Township in Ohio, US

Milton Township is one of the fourteen townships of Mahoning County, Ohio, United States. The 2020 census found 3,565 people in the township.

==Geography==
Located in the northwestern corner of the county, it borders the following townships:
- Newton Township, Trumbull County - north
- Lordstown - northeast corner
- Jackson Township - east
- Ellsworth Township - southeast corner
- Berlin Township - south
- Deerfield Township, Portage County - southwest corner
- Palmyra Township, Portage County - west
- Paris Township, Portage County - northwest corner

The village of Craig Beach is located in northwestern Milton Township, and the census-designated place of Lake Milton lies at the center of the township.

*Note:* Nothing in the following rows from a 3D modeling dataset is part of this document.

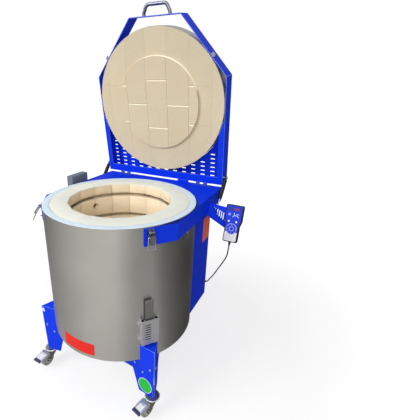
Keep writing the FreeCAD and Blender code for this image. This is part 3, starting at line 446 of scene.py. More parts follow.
BLACK = Finish(
    "black moulded plastic", (0.014, 0.014, 0.022), specular=0.22, mottle=0.2, bump_scale=1500.0, bump_depth=0.05,
    grime=0.1, grime_colour=(0.08, 0.08, 0.08))
DARK_BOX = Finish(
    "dark grey plastic", (0.14, 0.16, 0.20), mottle=0.12, bump_scale=1300.0, bump_depth=0.05, grime=0.15,
    grime_colour=(0.2, 0.21, 0.23))
PRINT = Finish("blue membrane", (0.016, 0.040, 0.60), specular=0.12, mottle=0.04)
RED = Finish(
    "red plate", (0.74, 0.022, 0.016), roughness=0.55, specular=0.12, grime=0.1, grime_colour=(0.35, 0.05, 0.04),
    grime_scale=30.0)
# A lighter copy of the red plate for the rear box's shaded side: painted light.
RED_PLATE_LIT = Finish(
    "red plate painted lighter", (0.88, 0.15, 0.09), specular=0.15, mottle=0.08, grime=0.15, grime_colour=(0.6, 0.3, 0.2),
    grime_scale=20.0)
WHEEL = Finish(
    "grey wheel rubber", (0.33, 0.33, 0.32), roughness=0.6, mottle_scale=40.0, mottle=0.15, grime=0.35,
    grime_colour=(0.32, 0.31, 0.28), grime_scale=50.0)
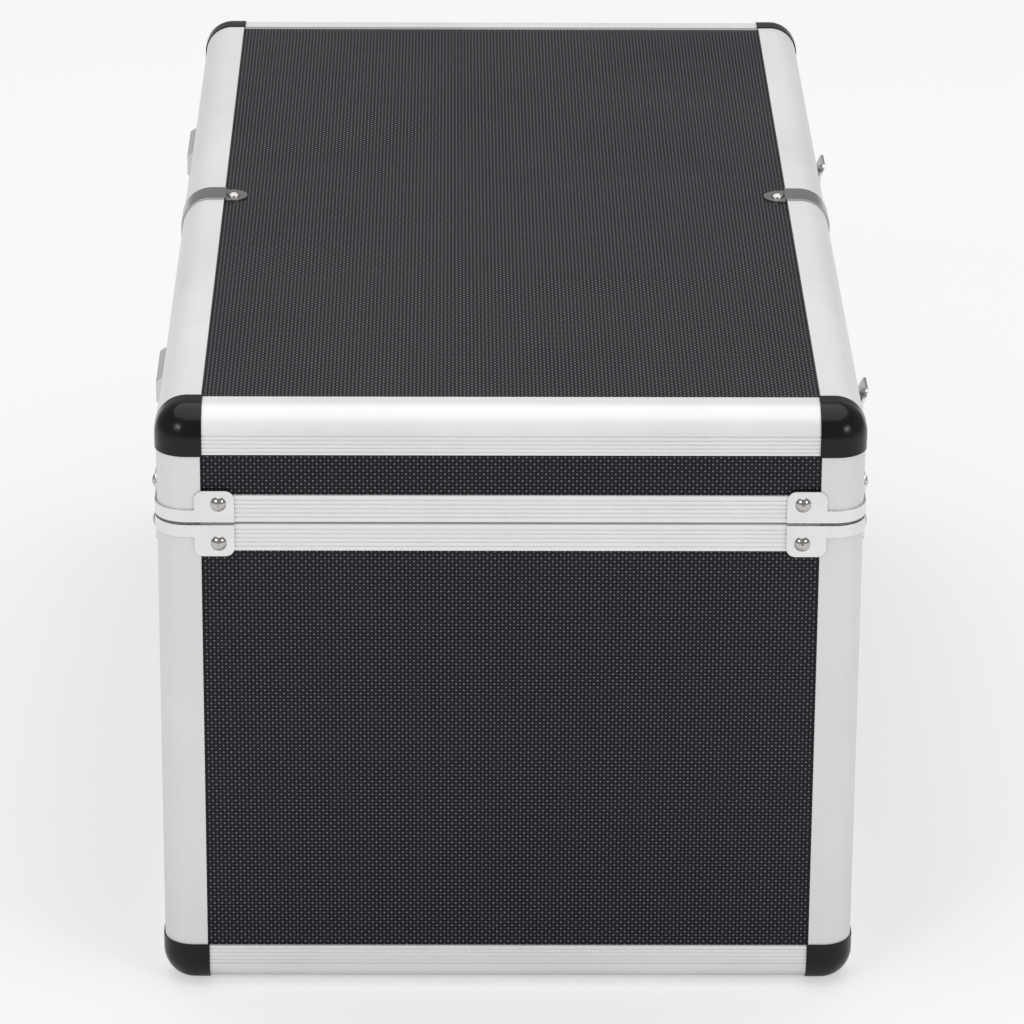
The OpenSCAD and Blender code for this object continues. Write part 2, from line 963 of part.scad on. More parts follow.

Both are resort communities which developed around a reservoir which is now the primary feature of Lake Milton State Park.

==Name and history==
It is one of five Milton Townships statewide.

==Government==
The township is governed by a three-member board of trustees, who are elected in November of odd-numbered years to a four-year term beginning on the following January 1. Two are elected in the year after the presidential election and one is elected in the year before it. There is also an elected township fiscal officer, who serves a four-year term beginning on April 1 of the year after the election, which is held in November of the year before the presidential election. Vacancies in the fiscal officership or on the board of trustees are filled by the remaining trustees.